• **Required work**: Starting at the line that contains "for name, piece" and stopping at the line that contains "obj.parent = empty", repeat every line exactly, the two end lines included, and nothing else.

**** Dataset excerpt ****

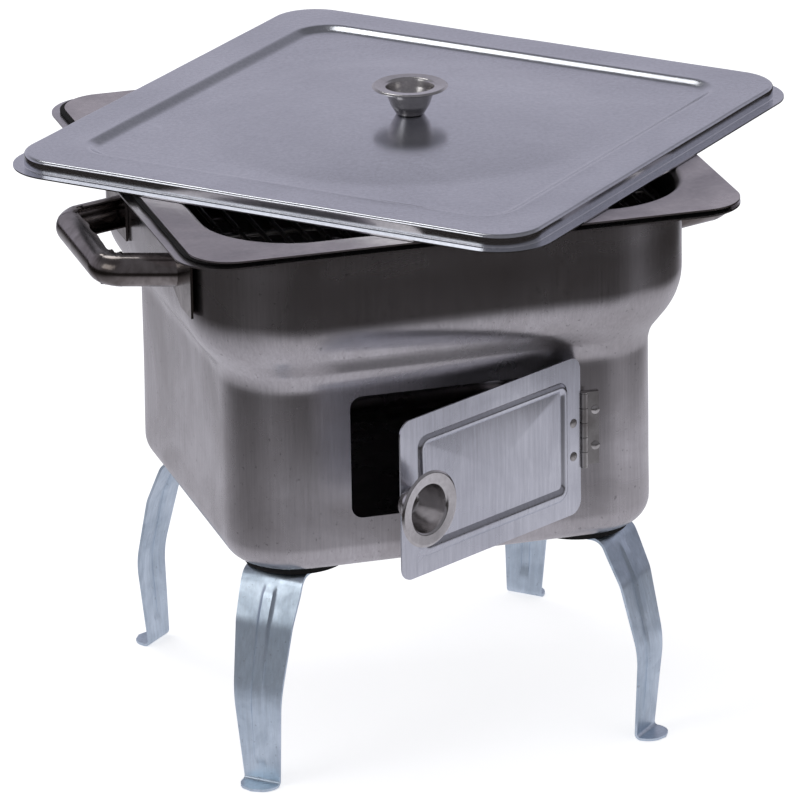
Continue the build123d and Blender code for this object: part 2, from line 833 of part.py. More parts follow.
# Hinge leaves: the wall leaf has the end and middle knuckles, the door leaf those between
wall_knuckles = range(0, knuckles, 2)
door_knuckles = range(1, knuckles, 2)
wall_leaf_seat = Plane(origin=(hinge_x, hinge_y, 0), x_dir=(1, 0, 0), z_dir=(0, -1, 0))
pieces["hinge_wall_leaf"] = make_hinge_leaf(
    wall_leaf_seat, hinge_wall_reach, -lower_half - hinge_y, wall_knuckles,
    wall_rivet_place, wall_rivet_spacing, hinge_z,
)
door_leaf_seat = Plane(
    origin=(hinge_x, hinge_y, 0), x_dir=-door_seat.x_dir, z_dir=door_seat.z_dir
)
pieces["hinge_door_leaf"] = make_hinge_leaf(
    door_leaf_seat, hinge_door_reach, knuckle_radius, door_knuckles,
    door_rivet_place, door_rivet_spacing, door_z - door_rivet_drop,
)
pieces["hinge_door_rivets"] = make_rivets(
    door_rivet_seats, hinge_rivet_radius, door_sheet + hinge_leaf,
    door_rivet_head, door_rivet_head_rise, 0, 0,
)

# The origin goes on the ground under the middle of the whole part
boxes = [piece.part.bounding_box() for piece in pieces.values()]
middle_x = (min(box.min.X for box in boxes) + max(box.max.X for box in boxes)) / 2
middle_y = (min(box.min.Y for box in boxes) + max(box.max.Y for box in boxes)) / 2

for name, piece in pieces.items():
    placed = piece.part.moved(Location((-middle_x, -middle_y, 0)))
    placed.label = name
    export_step(placed, "parts/" + name + ".step")
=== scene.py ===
# %% [markdown]
# # A square sheet metal barbecue
# The construction model gives every piece, its place and its joints. This lesson dresses it:
# thin drawn steel, a folded lid, bent strip legs, riveted knobs and welded handles. The
# large pieces are worked out again as smooth surfaces with the slight waves of thin sheet,
# and the small ones keep their construction mesh and get a finish.

import bmesh
import bpy
import numpy as np
from mathutils import Matrix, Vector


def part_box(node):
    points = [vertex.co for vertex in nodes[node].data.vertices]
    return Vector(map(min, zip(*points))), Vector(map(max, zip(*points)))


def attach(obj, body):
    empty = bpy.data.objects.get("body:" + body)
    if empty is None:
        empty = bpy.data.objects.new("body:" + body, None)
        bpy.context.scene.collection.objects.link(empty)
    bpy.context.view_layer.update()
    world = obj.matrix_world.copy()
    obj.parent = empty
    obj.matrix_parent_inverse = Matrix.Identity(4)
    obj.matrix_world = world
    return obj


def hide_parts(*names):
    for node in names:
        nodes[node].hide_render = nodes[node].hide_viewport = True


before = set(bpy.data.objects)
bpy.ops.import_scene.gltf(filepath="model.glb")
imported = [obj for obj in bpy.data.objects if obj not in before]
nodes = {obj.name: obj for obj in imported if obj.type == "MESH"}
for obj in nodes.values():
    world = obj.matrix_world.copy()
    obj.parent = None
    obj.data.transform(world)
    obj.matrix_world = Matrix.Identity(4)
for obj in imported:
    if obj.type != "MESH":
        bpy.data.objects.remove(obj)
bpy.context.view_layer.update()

# %% [markdown]
# Every length below is written in millimetres from the body's own upright axis, because
# that is how the real thing is measured. The axis stands in the middle of the rim's seal.

# %% The body's axis
MM = 0.001
seal_low, seal_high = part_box("rim_gasket")
AXIS = np.array([(seal_low.x + seal_high.x) / 2, (seal_low.y + seal_high.y) / 2, 0.0])
print("body axis at", AXIS.round(5))

# %% [markdown]
# ## Camera
# The photograph was taken with a long lens from about four metres, a little to the left of
# the door and twenty degrees above it. The camera's right, up and back directions are
# worked out from those angles, and a slight roll turns the first two about the third.

# %% Camera
turn, rise, roll = np.radians([-16.47, 20.04, -0.90])
back = np.array([np.sin(turn) * np.cos(rise), -np.cos(turn) * np.cos(rise), np.sin(rise)])
level_right = np.array([np.cos(turn), np.sin(turn), 0.0])
level_up = np.cross(back, level_right)
right = np.cos(roll) * level_right + np.sin(roll) * level_up
up = -np.sin(roll) * level_right + np.cos(roll) * level_up
stand = AXIS + MM * (np.array([-1133.6, -3852.6, 1644.9]) - 1.1 * right)
camera = bpy.data.objects.new("camera", bpy.data.cameras.new("camera"))
camera.data.lens = 329.9
camera.data.sensor_width = 36.0
camera.data.clip_start, camera.data.clip_end = 0.1, 100.0
placed = np.eye(4)
placed[:3, :3] = np.stack([right, up, back], axis=1)
placed[:3, 3] = stand
camera.matrix_world = Matrix(placed.tolist())
bpy.context.scene.collection.objects.link(camera)
bpy.context.scene.camera = camera
bpy.context.scene.view_settings.view_transform = "Standard"
print("camera stands at", stand.round(3))

# %% [markdown]
# ## Small tools
# Colours are written as screen colours, and the shader wants linear light, so one function
# turns one into the other. A second one adds a shader node, sets its sockets and links it.

# %% Colour and node helpers
def linear(text):
    """A hex screen colour as linear light: the sRGB curve undone for each channel."""
    value = np.array([int(text[start:start + 2], 16) for start in (1, 3, 5)]) / 255
    value = np.where(value <= 0.04045, value / 12.92, ((value + 0.055) / 1.055) ** 2.4)
    return (*value.tolist(), 1.0)


def add(tree, kind, inputs=None, **settings):
    """Add one shader node, set its properties, and set or link its input sockets."""
    node = tree.nodes.new("ShaderNode" + kind)
    for name, value in settings.items():
        setattr(node, name, value)
    for name, value in (inputs or {}).items():
        if isinstance(value, bpy.types.NodeSocket):
            tree.links.new(value, node.inputs[name])
        else:
            node.inputs[name].default_value = value
    return node


def blank_material(name):
    """A new material with an empty node tree and an output node."""
    material = bpy.data.materials.new(name)
    material.use_nodes = True
    material.node_tree.nodes.clear()
    output = add(material.node_tree, "OutputMaterial")
    return material, material.node_tree, output


print("mid grey in linear light", round(linear("#808080")[0], 3))

# %% [markdown]
# ## Floor
# The barbecue stands on a sheet of pale paper in a darker studio. Polished metal is mostly
# a picture of what is round it, so the paper's edges matter: seen in the metal, the paper
# fades to dark in front of the door, at its right, and more slowly at its left. To the
# camera the floor is white, and it still takes the soft shadow under the feet.

# %% Floor
floor_mesh = bpy.data.meshes.new("floor")
reach = 8.0
floor_mesh.from_pydata(
    [(-reach, -reach, 0), (reach, -reach, 0), (reach, reach, 0), (-reach, reach, 0)],
    [], [(0, 1, 2, 3)],
)
floor = bpy.data.objects.new("floor", floor_mesh)
bpy.context.scene.collection.objects.link(floor)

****

• **Task answer**:
for name, piece in pieces.items():
    placed = piece.part.moved(Location((-middle_x, -middle_y, 0)))
    placed.label = name
    export_step(placed, "parts/" + name + ".step")
=== scene.py ===
# %% [markdown]
# # A square sheet metal barbecue
# The construction model gives every piece, its place and its joints. This lesson dresses it:
# thin drawn steel, a folded lid, bent strip legs, riveted knobs and welded handles. The
# large pieces are worked out again as smooth surfaces with the slight waves of thin sheet,
# and the small ones keep their construction mesh and get a finish.

import bmesh
import bpy
import numpy as np
from mathutils import Matrix, Vector


def part_box(node):
    points = [vertex.co for vertex in nodes[node].data.vertices]
    return Vector(map(min, zip(*points))), Vector(map(max, zip(*points)))


def attach(obj, body):
    empty = bpy.data.objects.get("body:" + body)
    if empty is None:
        empty = bpy.data.objects.new("body:" + body, None)
        bpy.context.scene.collection.objects.link(empty)
    bpy.context.view_layer.update()
    world = obj.matrix_world.copy()
    obj.parent = empty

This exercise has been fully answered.